When you’re carrying your chainsaw, and don’t want it to just abruptly start, the throttle interlock helps you out. The throttle interlock disallows your trigger from depressing it unless you place your hand properly in place and depress both the mechanisms simultaneously! A very nifty safety feature.

Gas mixture and Bar Lubricant Holes

Gas mixture and Bar Lubricant Holes

When you acquire your chainsaw, you might not know about chainsaw usage properly, but you’ll know that maintenance of the tool is a very important factor. Make sure to go through your user’s manual and find out which hole on your chainsaw is for the gas mixture and which is for the bar lubricant.

The gas mixture of course, helps to run your chainsaw and make sure it’s operating smoothly. It’s basically the fuel for your chainsaw. 

As for the bar lubricant, it does what’s in the name. Your bar and chain go hand in hand, as the chain moves on and with the bar it’s on. Thus, you’ll need to make sure that they are properly lubricated to ensure the chainsaw moves fluidly. That’s where the bar lubricant is extremely helpful!

Chain Catcher

Chain Catcher

On the off chance your chainsaw’s chain comes off the bar and is flying back, you don’t want that to hit you and get stuck to you. That’s where the chain catcher comes in to save you! This safety feature will make sure to catch the chain and shorten the distance, which ensures your safety by preventing the chain getting caught on you or the handle!

How to Use A Chainsaw

Now that we’ve got all the intricate details out of the way, let’s have fun and get to know how we operate this beastly machine, shall we?

Starting Your Chainsaw

There are two ways of starting up your chainsaw:

On the ground

For this procedure, be sure to have your dominant pulling the starter rope and position yourself as such. Let’s assume the right hand is your dominant hand here. Hold the starter rope with your right hand and put your right foot inside the handle with the trigger. Have your left hand on the handle bar holding the saw down. You’ll need to make sure that you engage the chain brake. Pull the starter rope a few times and then you’ll feel a slight throttle. Disengage the chain brake and then pull the starter rope again! You’ll feel the saw come to life.

In between your legs

In between your legs

The process, of course, is the same as starting it on the ground. Just be sure to have the chainsaw on your dominant side (in this case your right leg), and your right and left hand will be in the same place as before! 

There you go, a couple of different but similarly simple ways to start up your saw!

Using the Chainsaw

Using the Chainsaw

When you’re operating it, you want to be sure you use your chainsaw safely! Using a chainsaw requires a lot of stability and understanding on your part. This is where some of your ensemble comes into play. Your steel toed boots will help you keep your feet planted firmly to the ground and provide resistance to prevent slipping and losing ground. 

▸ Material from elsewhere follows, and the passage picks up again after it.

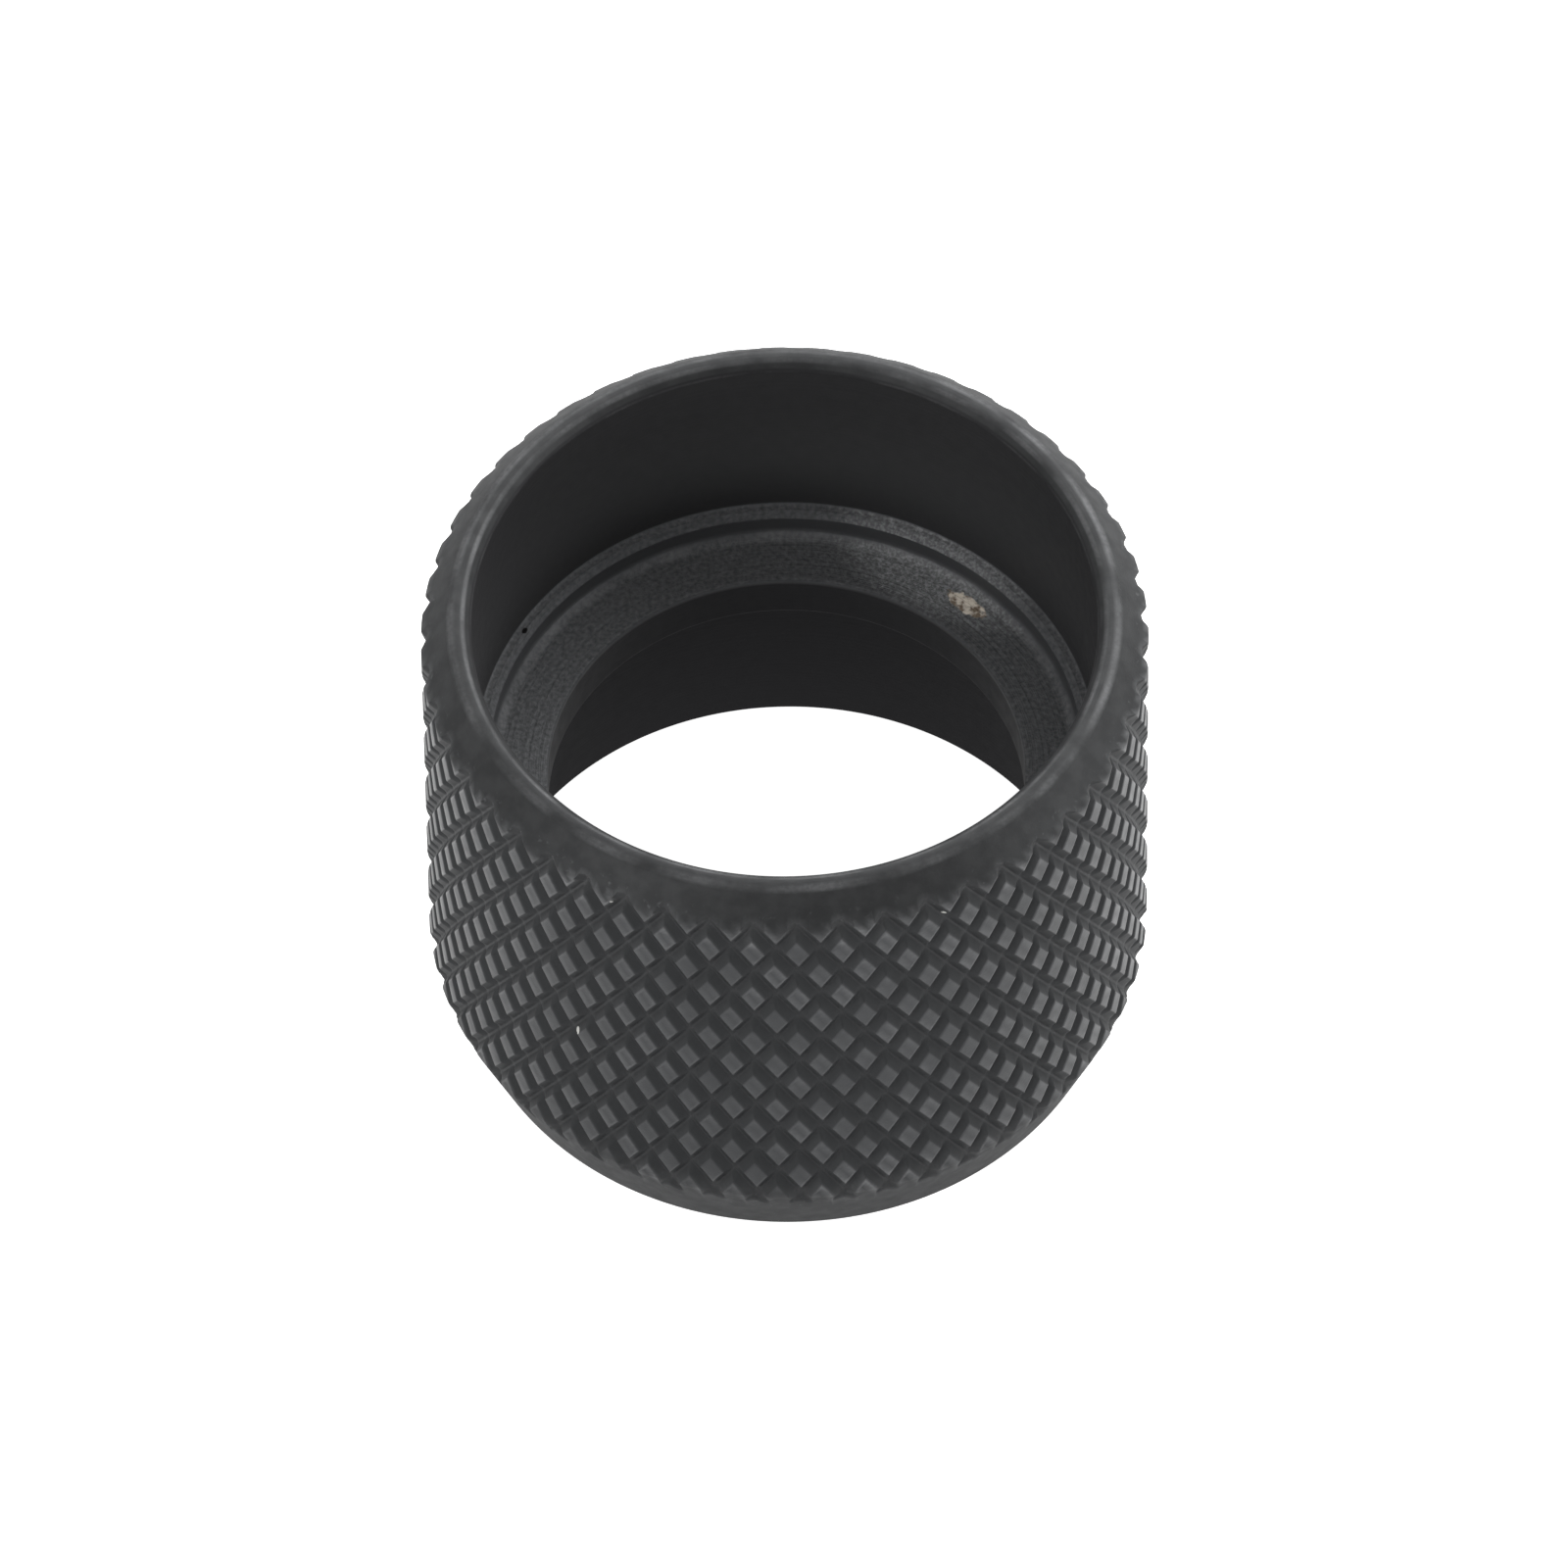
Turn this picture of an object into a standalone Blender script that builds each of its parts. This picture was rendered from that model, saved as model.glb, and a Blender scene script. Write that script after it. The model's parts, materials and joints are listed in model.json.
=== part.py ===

Your saw will do most of the work, you just need to make sure you guide the saw through whatever you want to cut. Make sure to mark out the distance and point where you want to make your cut, and then slowly push your saw through the wood and let it do the work. A very important thing to remember is that you’ll want to cut ¾ of the distance through the wood. Otherwise your saw will come into contact with the ground and thus, weaken its integrity. Not to mention it could also cause the saw to kick back, and that’s definitely not using the chainsaw safely!

Kick Back

What is Kick back?

One of the most dangerous things that can occur while using your chainsaw, is kick back! One of the most common Newtonian laws says, “every action has an equal and opposite reaction”. This phenomenon occurs when the chain gets attached to the wood you’re cutting, causing a jolt of energy to push back on to you. 

The most common way to get your chain snagged on the wood you’re cutting, is by hitting the wood with the tip of your blade. Always avoid doing so. All the energy created and exerted by the motor of your saw will require a place to go, and you don’t want it to be back towards you!

Avoiding Kick Back

  • Alert about your surroundings

    Whenever you’re on a job, you’ll want to ensure that you are alert about everything around you. Cutting trees have consequences such as falling branches or various limbs of the trees moving around. If any of these factors come against you negatively and affect your saw, it could cause a kick back!
  • Sharp Chain

    Maintaining the sharpness of your chainsaw is key as well as using it efficiently. Otherwise you could get small wood chips when cutting the wood, which can affect your saw negatively. You can also learn about sharpening and maintaining a chainsaw too!
  • Tip of Your Saw

    ALWAYS keep the tip of your saw away from the wood. This is the easiest way for you to fall victim to kick back, yet it’s not hard to avoid. You’ll need to always make your measurements in accordance to following the length of your saw!
  • Read the Manual

    One thing you can never stress enough is to read the manual. We would suggest the same for new electronics, and we definitely advise it for high powered tools such as a chainsaw, especially for amateurs. Every machine is different, and familiarizing yourself with your chainsaw, will go a long way in helping you use it.

The Takeaway

Learning to use a chainsaw can be a little time consuming, but once you’re accustomed to it, you’ll love the idea of it! Ensure your own safety, and that’s all we can ask for! The rest is up to you, and we hope you get a lot of help out of this article!